Our motivations are governed by two things: Pain and Pleasure - we wish to avoid pain and we wish to attain pleasure.
The thing to remember is: We fear pain more than we love pleasure.
Perhaps one of the best ways to illustrate this is with an addiction. The withdrawal symptoms of smoking are pretty nasty and cause a lot of pain and discomfort. A couple of smokers that I know have told me that they smoke because they "have to" (to avoid pain) and not because they "want to" (to attain pleasure). In fact, when probed further, they say that they derive less and less pleasure from smoking as time goes on but continue to do so in order to avoid the withdrawal symptoms. They are aware that they should stop and often want to stop but the pain is too great for them and they don't.
In our daily lives, we often encounter situations where these motivations come up and the desire to avoid pain seems greater:
Should I stay back to help out? It will make my colleagues happy and grateful but I'm tired.

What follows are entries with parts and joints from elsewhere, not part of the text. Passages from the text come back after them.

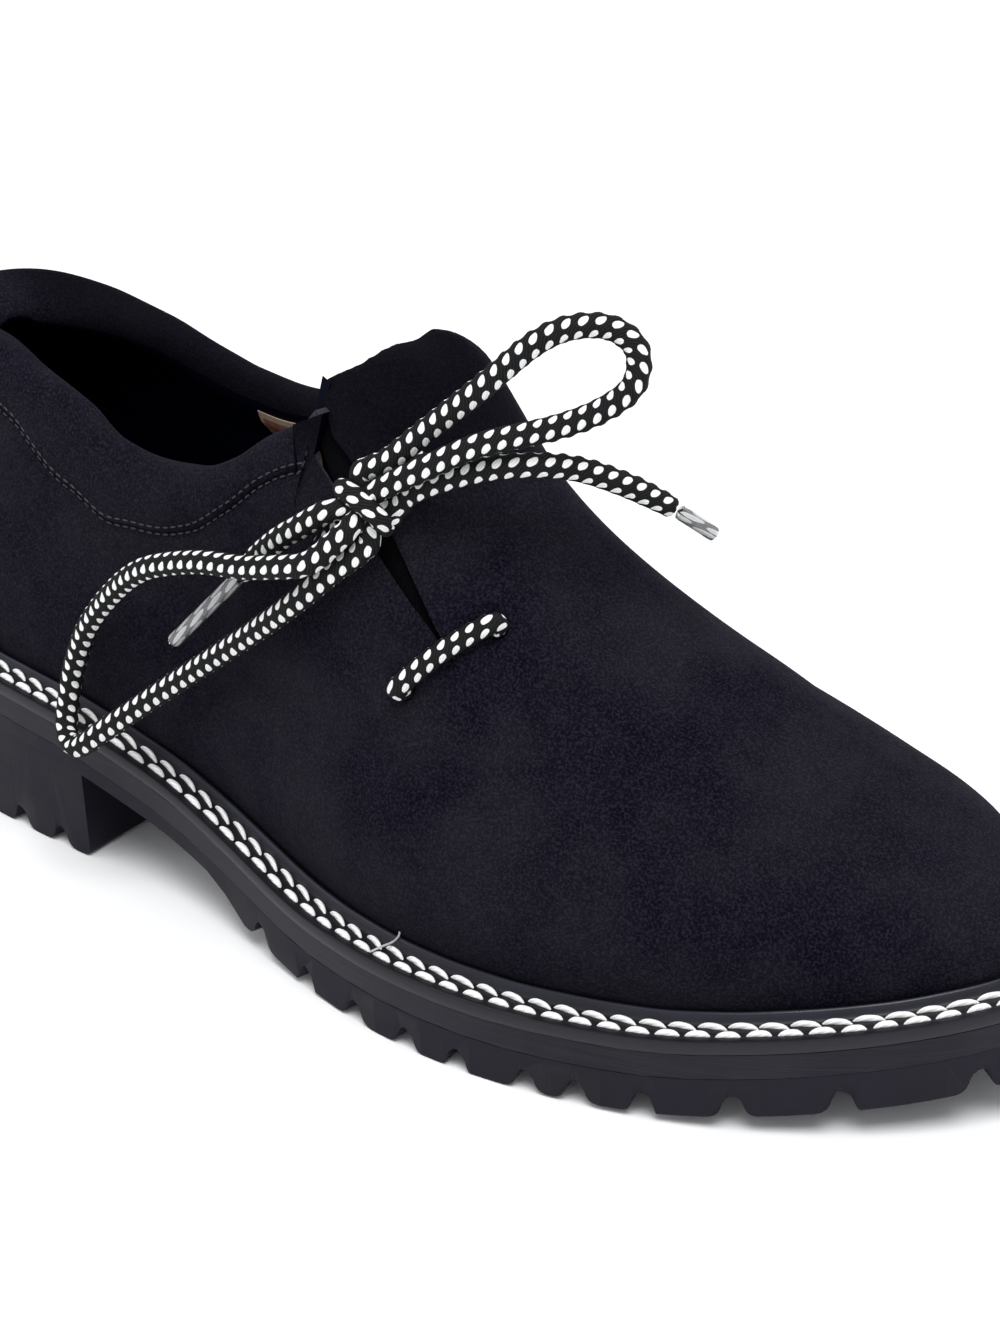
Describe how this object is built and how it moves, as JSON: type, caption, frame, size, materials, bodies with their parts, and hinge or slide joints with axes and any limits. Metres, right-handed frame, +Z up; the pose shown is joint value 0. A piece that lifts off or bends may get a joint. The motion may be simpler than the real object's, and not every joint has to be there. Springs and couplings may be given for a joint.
{
  "type": "folk shoe",
  "caption": "Right folk shoe in black suede, laced at its outer side, with a padded collar, a white-stitched welt, a dotted round lace and a lugged rubber sole with a heel",
  "frame": {"origin": "middle of the box of the sole, on the floor it stands on", "axes": "+X from the heel to the toe, +Y to the inner side of the foot, +Z up"},
  "size_m": [0.306, 0.108, 0.1403],
  "materials": {
    "suede": "napped matte",
    "padded_suede": "napped matte",
    "lining": "matte",
    "label": "satin",
    "welt": "semi-gloss",
    "midsole": "satin",
    "rubber": "satin",
    "lace": "woven",
    "aglet": "clear"
  },
  "bodies": {
    "root": {"upper": "suede", "collar": "padded_suede", "tongue": "lining", "insole": "lining", "inner_label": "label", "welt": "welt", "midsole": "midsole", "outsole": "rubber", "heel": "rubber", "lace_bars": "lace", "lace_knot": "lace", "lace_loop_left": "lace", "lace_loop_right": "lace", "lace_end_left": "lace", "lace_end_right": "lace", "aglet_left": "aglet", "aglet_right": "aglet"}
  },
  "joints": []
}
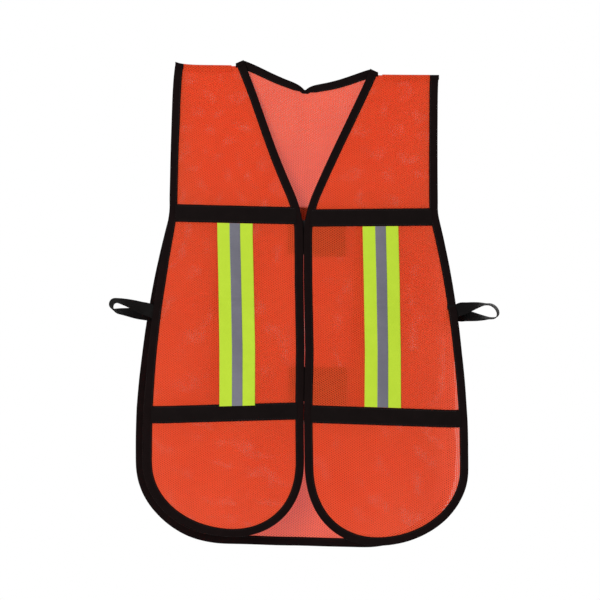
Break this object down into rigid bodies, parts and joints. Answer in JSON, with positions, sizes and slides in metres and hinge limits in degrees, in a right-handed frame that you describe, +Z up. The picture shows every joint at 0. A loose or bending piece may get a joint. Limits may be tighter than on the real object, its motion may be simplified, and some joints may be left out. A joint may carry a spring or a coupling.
{
  "type": "high visibility vest",
  "caption": "Open-sided mesh safety vest with V neck and front opening, edge binding, cross bands, vertical reflective stripes, hook-and-loop closure and side strap loops.",
  "frame": {"origin": "middle of the shoulder line, where a hanger or a wearer's shoulders hold the vest", "axes": "+Z up from the hem to the shoulders, +X to the right as seen from the front, front faces -Y"},
  "size_m": [0.554, 0.0654, 0.6815],
  "materials": {
    "mesh": "open polyester mesh",
    "binding": "woven tape",
    "webbing": "ribbed webbing",
    "strap": "ribbed webbing",
    "lime_tape": "fluorescent woven tape",
    "silver_strip": "glass bead retroreflective",
    "closure_pad": "hook and loop tape"
  },
  "bodies": {
    "back": {"back_panel": "mesh", "front_yoke_left": "mesh", "front_yoke_right": "mesh", "shoulder_seam_left": "mesh", "shoulder_seam_right": "mesh", "back_neck_binding": "binding", "back_side_binding_left": "binding", "back_side_binding_right": "binding", "back_hem_binding": "binding", "armhole_binding_left": "binding", "armhole_binding_right": "binding", "back_chest_band": "webbing", "back_lower_band": "webbing", "chest_band_end_left": "webbing", "chest_band_end_right": "webbing", "back_left_lime_tape": "lime_tape", "back_right_lime_tape": "lime_tape", "back_left_silver_strip": "silver_strip", "back_right_silver_strip": "silver_strip"},
    "front_left": {"front_panel_left": "mesh", "neck_binding_left": "binding", "opening_binding_left": "binding", "front_hem_binding_left": "binding", "front_side_binding_left": "binding", "chest_band_left": "webbing", "lower_band_left": "webbing", "front_left_lime_tape": "lime_tape", "front_left_silver_strip": "silver_strip", "hook_tab_upper": "closure_pad", "hook_tab_lower": "closure_pad"},
    "front_right": {"front_panel_right": "mesh", "neck_binding_right": "binding", "opening_binding_right": "binding", "front_hem_binding_right": "binding", "front_side_binding_right": "binding", "chest_band_right": "webbing", "lower_band_right": "webbing", "front_right_lime_tape": "lime_tape", "front_right_silver_strip": "silver_strip", "loop_pad_upper": "closure_pad", "loop_pad_lower": "closure_pad"},
    "strap_left": {"side_strap_left": "strap"},
    "strap_right": {"side_strap_right": "strap"}
  },
  "joints": [
    {"name": "front_left_opening", "type": "hinge", "parent": "back", "child": "front_left", "pos_m": [-0.106, -0.0039, 0.00009], "axis": [-0.2678, -0.042, -0.9626], "range_deg": [0, 150], "deforming": ["hook_tab_upper", "hook_tab_lower"]},
    {"name": "front_right_opening", "type": "hinge", "parent": "back", "child": "front_right", "pos_m": [0.106, -0.0039, 0.00009], "axis": [-0.2678, 0.042, 0.9626], "range_deg": [0, 150]},
    {"name": "strap_left_flop", "type": "hinge", "parent": "back", "child": "strap_left", "pos_m": [-0.212, 0, -0.346], "axis": [0, 1, 0], "range_deg": [-45, 45]},
    {"name": "strap_right_flop", "type": "hinge", "parent": "back", "child": "strap_right", "pos_m": [0.212, 0, -0.346], "axis": [0, 1, 0], "range_deg": [-45, 45]}
  ]
}
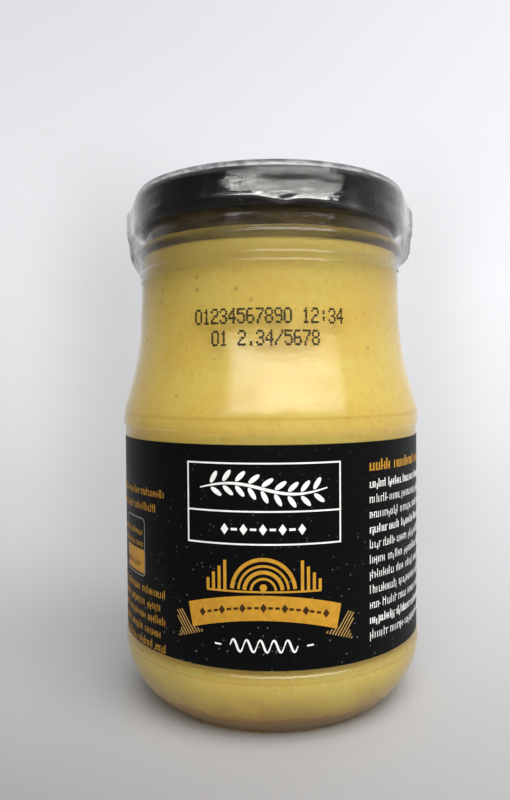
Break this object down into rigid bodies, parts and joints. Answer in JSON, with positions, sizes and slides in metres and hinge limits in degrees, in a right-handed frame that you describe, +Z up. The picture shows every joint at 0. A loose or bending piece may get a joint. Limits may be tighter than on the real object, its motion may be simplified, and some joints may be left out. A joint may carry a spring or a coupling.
{
  "type": "mustard jar",
  "caption": "Closed glass jar of smooth yellow mustard with a black twist-off lid, a clear seal film and a black wrap label.",
  "frame": {"origin": "on the jar's axis, at the surface the foot ring stands on", "axes": "+Z up along the jar's axis; the label's front panel faces -Y, so +X is to the right of it"},
  "size_m": [0.0724, 0.0724, 0.1221],
  "materials": {
    "glass": "clear, polished",
    "mustard": "smooth, slightly moist",
    "lid": "gloss black lacquer",
    "film": "clear shrink film, creased",
    "label": "satin black print"
  },
  "bodies": {
    "root": {"jar": "glass", "mustard": "mustard", "lid": "lid", "film": "film", "label": "label"}
  },
  "joints": []
}
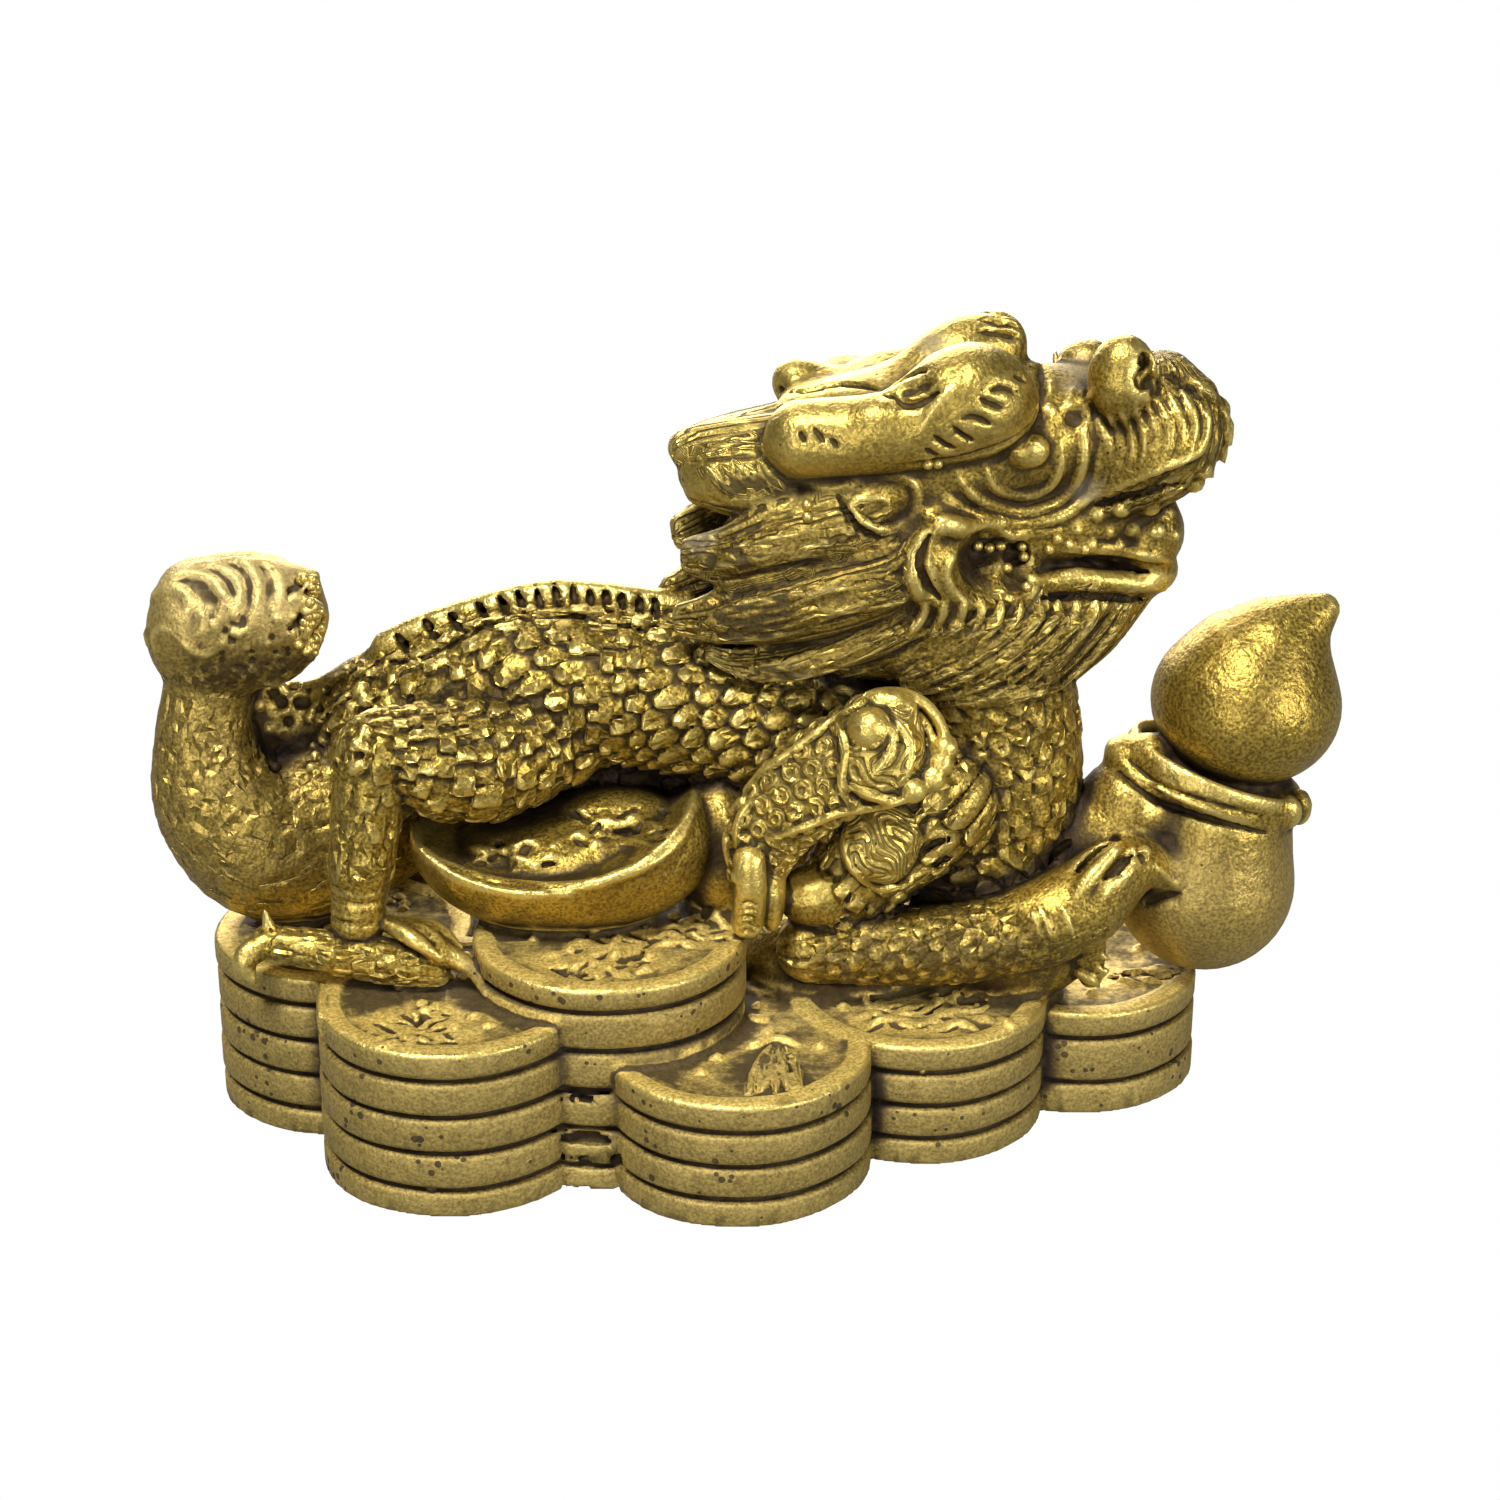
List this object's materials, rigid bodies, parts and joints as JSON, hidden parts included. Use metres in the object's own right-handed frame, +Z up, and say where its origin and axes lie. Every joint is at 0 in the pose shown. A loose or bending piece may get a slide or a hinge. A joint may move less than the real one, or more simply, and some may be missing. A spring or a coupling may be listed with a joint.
{
  "type": "dragon figure",
  "caption": "Small cast dragon lying over a bed of stacked coins, with an ingot, a beaded ornament and a gourd, standing on a flat underside.",
  "frame": {"origin": "middle of the flat underside of the coin bed", "axes": "+X towards the dragon's nose and the gourd, +Y away from the side that shows the hind leg, the ingot and the ornament, +Z up"},
  "size_m": [0.0701, 0.0387, 0.0466],
  "materials": {
    "gold_paint": "gold-coloured bronze-powder paint on cast resin, satin and grainy, darker brown in the hollows, rubbed pale on the high places"
  },
  "bodies": {
    "root": {"dragon_figure": "gold_paint"}
  },
  "joints": []
}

My friends want to go to that cafe there but I don't like the food they serve. I know I'll disappoint them, though.
I can help my boss with an errand since it's on my way home but I don't want my colleagues to think I'm a bootlicker.
In such situations, we weigh the pleasure we may get against the pain it may cause and often find the pain to be of greater weight.
However, our perceptions are ours and we can always associate more pain with NOT doing what we want to.
So these could be the scenarios:
Should I stay back to help out? It will make my colleagues happy and grateful but I'm tired. BUT if I don't help, they will stay back even longer and I will look like a bad team player.
My friends want to go to that cafe there but I don't like the food they serve. I know I'll disappoint them, though. BUT I could just go and just spend time with them so they don't think I'm a spoilsport. I can always order a drink and grab a bite to eat later.
I can help my boss with an errand since it's on my way home but I don't want my colleagues to think I'm a bootlicker. BUT if I don't help him out, one of my team members may be called away to do it and we have one less person to get this project done.
This is certainly not easy and it requires a fair bit of mental gymnastics. However, as with all things, practice makes perfect.